Today is also the day of new year's resolutions. In the past, I've thought of resolutions as being quite vapid, and more setting yourself up for failure than a means of achieving success. A quick internet search reveals a lot of articles about how they don't work, about how 80% of resolutions are abandoned by February, and so on.

In truth, the data is very unreliable, a mix of small studies and polling. Success rates by the sixth month are as high as 43%, which is at odds with the 20% after one month above. However, even in the worst case, I'd rather take a tiny inprovement to the chance of success over doing nothing, and I'm sure there are things we can do to improve those chances further. Better that than coast through life without seeking improvement.

I think the real problem is that many people approach resolutions poorly. Many set goals that are unquantifiable, unrealistic, or have no system in place to achieve them. The system is the important part. Saying you're going to lose 1kg per month is the easy part, but how are you going to achieve it? Exercise and diet, sure, but how are you going to structure that diet, what exercise will you do and how often, how much will you allow yourself to cheat? All these questions need answering, and I find the best way to do it is with a solid plan. I think this is where most people fail. A failure to plan is a plan to fail, or in British, the six P's: Proper planning prevents piss-poor performance.

One thing that comes up a lot in goal-setting is SMART objectives. I'm not sure of the efficacy of this paradigm, but having any plan, even a bad one is better than having none at all. Personally, I find the most important parts of SMART are the measurable and achievable parts. That a goal is time-bound can be thought of as a component of being measurable. The same goes for specificity. Being a personal goal for self-improvement, relevance is, ironically, irrelevant.

So I want to achieve two things:

Shouldn't be too hard.

What goals shall I choose? I have some longer term goals. I would like to make a video game at some point, but my previous forrays have led me to give up due to lack of time. When your day job is staring into a computer writing code, it's often the last thing you want to do in your down time. I'm leaving this off the list, though I would like to (again) try to learn Unity or another engine this year, I'm not resolving to do it.

Let's start with something easy. I bought myself a Rubik's cube in early December. Anyone familiar with the original Rubik's cube will be familiar with two struggles: learning how to solve it, and dealing with the bloody thing being stiff and unmovable.

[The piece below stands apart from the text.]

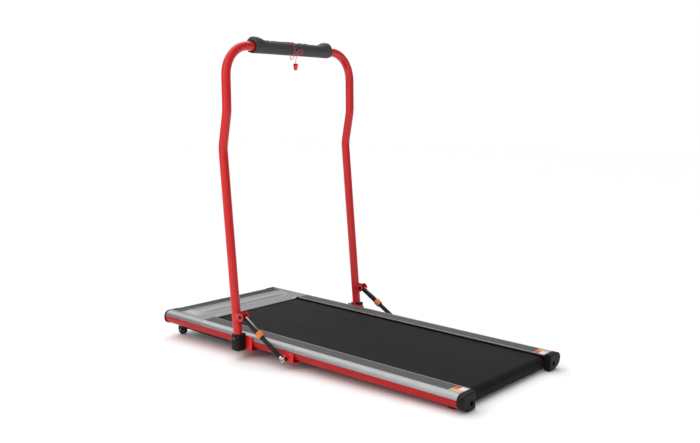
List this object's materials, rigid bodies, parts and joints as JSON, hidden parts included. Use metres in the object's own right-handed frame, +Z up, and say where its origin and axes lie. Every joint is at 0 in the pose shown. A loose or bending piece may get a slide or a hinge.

I managed to bypass the second problem by getting myself a GAN 356-XS cube, which is extremely slick, to the point that it works as well as a fidget toy as it does a puzzle. After much confusion, I found myself able to solve it from memory after a couple of weeks. I have little interest personally in speedcubing, and I feel I'm too old to start learning anyway, so I'm happy enough with my beginner method.

So my first resolution is simple: I want to maintain my ability to solve the cube from memory. If I happen to look up some shortcuts and do it faster, so be it. So to make this measurable, I will resolve to solve the cube at least once per day. This is already a morning ritual for me, something I do over my morning caffeinated hot beverage, as well as something to do when I'm in a boring meeting, thinking over a problem, or otherwise want to occupy my hands. Idle hands are the devil's workshop, after all. 🤘

The second and final resolution is the raison d'être of this site. I want to keep up the maintenance of not only this site but also my professional site. At least four posts per month, one of which must be on the other site. The other site is much harder to write for as ideas are thin and unlike this site, people might actually read it, so it needs some useful, decently-written content. And of course both of these resolutions will be tracked here, by my explicitly writing here, or — if I fail — not.


So what will you (hopefully) find on this site in the coming months? I'm not entirely sure, yet. Most likely, inane ramblings such as this, of no use to anybody. Certainly, early 2000s style blogging of how I'm feeling will be interspersed with equally uninteresting social commentry and political hot takes.

Eating better? Becoming more healthy? Yeah, I should probably do those too.